Sunday, September 29, 2013

What Happens When Your Job Doesn't Need You Anymore?

In 1979, shortly after getting married, my husband lost his job. He was out of work for months. We stuck together and got through that storm - but not without some lasting fears.

Now, years later, it's happened again. We had actually decided that if the company did (yet) another RIF, we were prepared to have him accept it. The benefits would last nearly a year (which seems crazy - if they are paying him, why not just let him work??) which would give him some time to find a good job, not just grab at something. At this point in his life, he should be able to find something that makes him happy, that makes him feel like he's contributing, and that isn't insulting pay-wise.

We -- because this isn't just affecting him -- have discussed him doing some consulting work. He's been involved with customer service. Previously working with a call center that users could call in to resolve issues with their service, he knows what should happen at that level. He's created training modules for that. He has a deep belief that there is a correct way to handle customer service - and when he finds it happening RIGHT somewhere, he makes a point of telling them so. 


I want to see him work for himself. He's able to work from home and put in more hours than most people spent in their offices. But how to do that?

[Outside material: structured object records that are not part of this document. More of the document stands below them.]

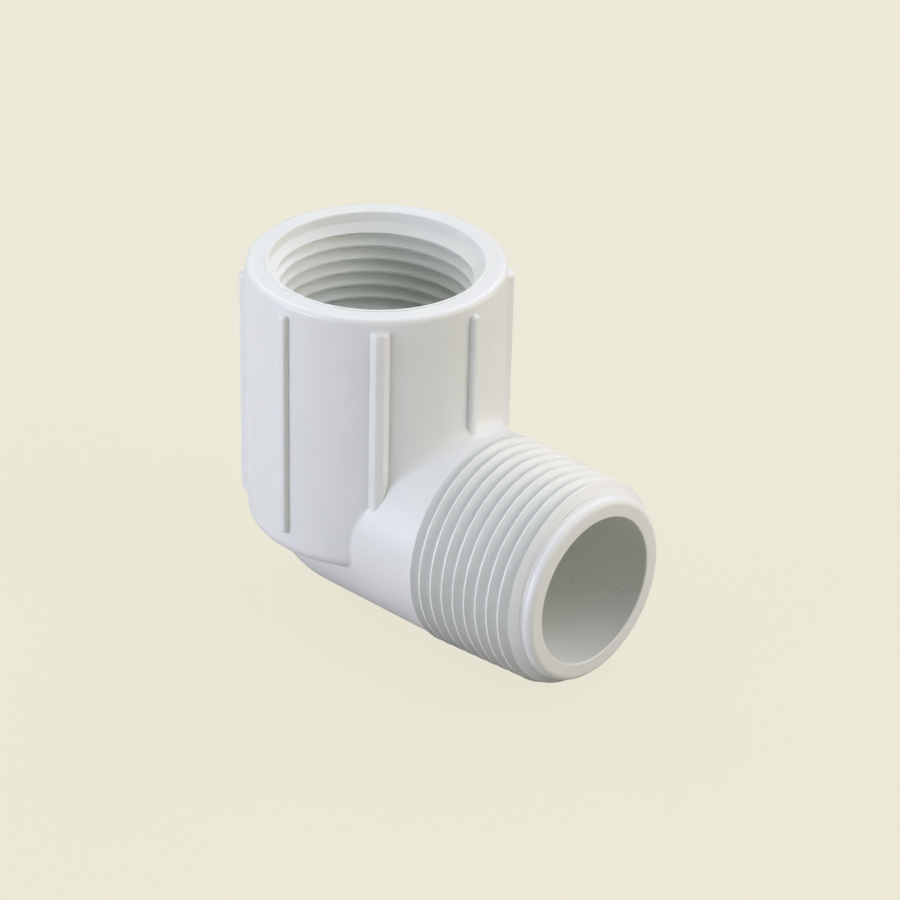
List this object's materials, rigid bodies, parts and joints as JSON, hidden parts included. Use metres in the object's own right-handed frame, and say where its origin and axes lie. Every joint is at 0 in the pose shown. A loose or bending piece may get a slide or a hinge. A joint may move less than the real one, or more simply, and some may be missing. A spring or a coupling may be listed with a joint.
{
  "type": "pvc elbow fitting",
  "caption": "Right-angle street elbow in white PVC: a ribbed female threaded socket turning into a male threaded spigot, for joining irrigation pipe.",
  "frame": {"origin": "where the socket axis and the spigot axis cross, which is the point that pipe centre-to-end lengths are measured from", "axes": "+Z along the socket axis out of the female mouth, +X along the spigot axis out of the male nose, +Y completes the right-handed frame"},
  "size_m": [0.0666, 0.0418, 0.0563],
  "materials": {
    "white_pvc": "satin gloss, as moulded"
  },
  "bodies": {
    "root": {"elbow_body": "white_pvc"}
  },
  "joints": []
}
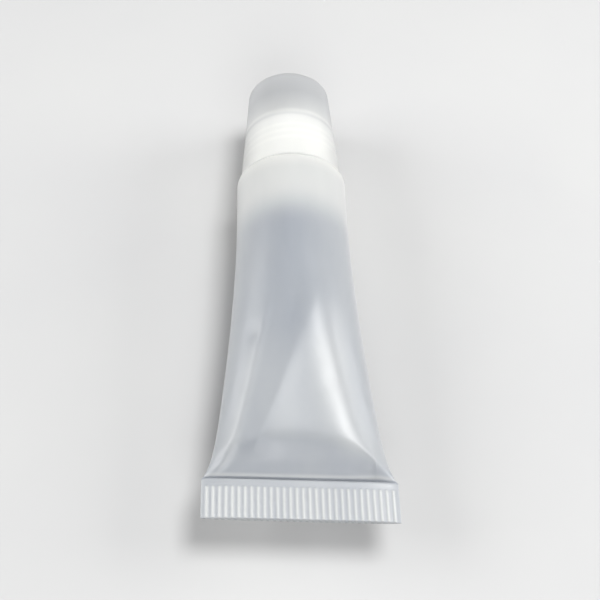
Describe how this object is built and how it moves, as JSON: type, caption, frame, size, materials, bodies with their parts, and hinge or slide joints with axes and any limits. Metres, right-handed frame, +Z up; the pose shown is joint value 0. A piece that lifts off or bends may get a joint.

Along with that, I'm experiencing fear, angst, and a bit of depression about it. I remember how he fell into a deep despair the first time this happened. I have to keep reminding myself that he isn't the same person he was. I can't seem to shake that old desperation, though. 

He doesn't even have his separation agreement yet, and he has to have it reviewed and signed by October 4, so he has to be able to meet with an attorney AND keep working through this week. The stop sign is so very close.

This is going to be my journal of what's happening in this year. If you're reading this, I'd be more than happy to have your good thoughts, your prayers, or positive inspiration. He's a good man. He deserves to have things turn out right for him.